Now as 22-year old Marketa tries things out on her own, Glen also shifts gears from The Swell Season to return back to his main outfit The Frames, an Irish band that has been around since 1990 (Marketa was only two years old back then!). As I said, I am a Glen Hansard fan— so where he goes, I will follow. And that is how I found myself at the 9:30 Club on Sunday night, November 21st, the third U.S. stop of The Frames’ highly-anticipated 20th anniversary reunion tour. I was impressed and eager for my first Frames experience, and ultimately, it was not so different from The Swell Season experience. This may be due to the fact that The Frames themselves played back-up for Glen and Marketa this past summer, even coming forward often to play a Frames tune. So Sunday was vaguely familiar: there was still Glen’s passionate crooning and signature battered guitar (the one from Once with the hole in it), violinist Colm Mac Con Iomaire’s impressive solos, audience participation, and plenty of joke-and-story-telling by Glen between songs (one I even, admittedly, had already heard from him).

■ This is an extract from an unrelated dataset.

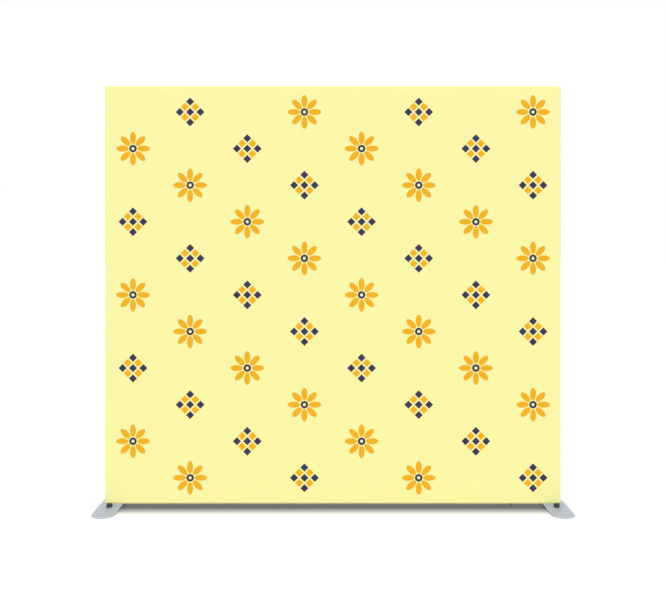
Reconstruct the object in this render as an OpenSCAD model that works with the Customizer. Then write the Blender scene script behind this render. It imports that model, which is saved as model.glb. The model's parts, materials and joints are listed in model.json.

But the main difference from The Swell Season I would say in two words: “more sound.” The mellow Frames tunes I had heard Glen sing this summer such as “What Happens When the Heart Just Stops” (this time with an AWESOME Van Morrison “Caravan” interlude at the end), “Lay Me Down,” and “Seven Day Mile” all had fuller instrumental accompaniment and more of a rock feel. Each musician contributed more often and more loudly. The Frames are a real band, and while Glen may be the key ingredient and principal songwriter of the group, violinist Colm and bassist Joe Doyle are also crucial to most of the performances. I missed Marketa a little more than I thought I would, and I was not too fond of the heavy keyboarding that sometimes drowned out group’s talented vocals, guitars, and violin… But I did enjoy hearing more percussion and more loud, toe-tapping songs from Glen and the boys, such as “God Bless Mom,” “Rent Day Blues,” “Pavement Tune,” and “Revelate.”


It was a nice change of pace when Glen performed “Disappointed” alone (Colm sat in the shadows then came in at the end of the song), and although I was expecting more Glen solos like this one it was definitely more enjoyable to see the great chemistry of The Frames play out on stage throughout the entire show (something I felt like I was missing at times with The Swell Season). The energy on stage and in the crowd was fantastic on Sunday; there was the sense that this was genuinely a special experience for 9:30 Club-goers and The Frames themselves (Glen also heavily praised and thanked the people at the 9:30 Club for always being so welcoming and wonderful when it’s so difficult to be like that these days in the industry… Props to the 9:30 crew!).


The Frames played nearly twenty five songs— a solid mix from their 20-year-long catalogue— for a little over two hours, which in itself is pretty remarkable. They also performed a couple fun covers and improvisations (fans look forward to these just as much as Frames songs), such as “Pure Imagination” from Willy Wonka at the end of their own “Star Star,” and even Michael Jackson’s “Billie Jean” at the end of “Perfect Opening Line,” the latter complete with Glen moonwalking, “HEE-HEE”-ing, and joking (while still playing) that they had no idea how they were going to get out of this divergence. Frames fans also gave great responses to the very powerful “Santa Maria” and to the night’s closer (of the nearly-six-song encore) “Fitzcarraldo,” a Frames-classic that had yet to be played on this U.S. tour! Woo-hoo, tour debut!


Possibly the best treat for the crowd and highlight of the evening was (surprisingly!) an extremely new, never-before performed and still untitled song featuring Jake Clemons— he was the night’s opening act, a similar-styled storytelling, passionate musician (and did I mention he’s the nephew of E Street’s Clarence Clemons??)— on saxophone. Glen warned that the song would be “rough as houses” and even jokingly-called it “Rough Houses” before playing… But wow, if THAT was a “rough” cut, I can only imagine what it will sound like “clean.” Will definitely be holding out for that one and for future Frames music in general (*but remember, this is only coming from a Glen Hansard fan and now, after Sunday night, a NEW Frames fan*).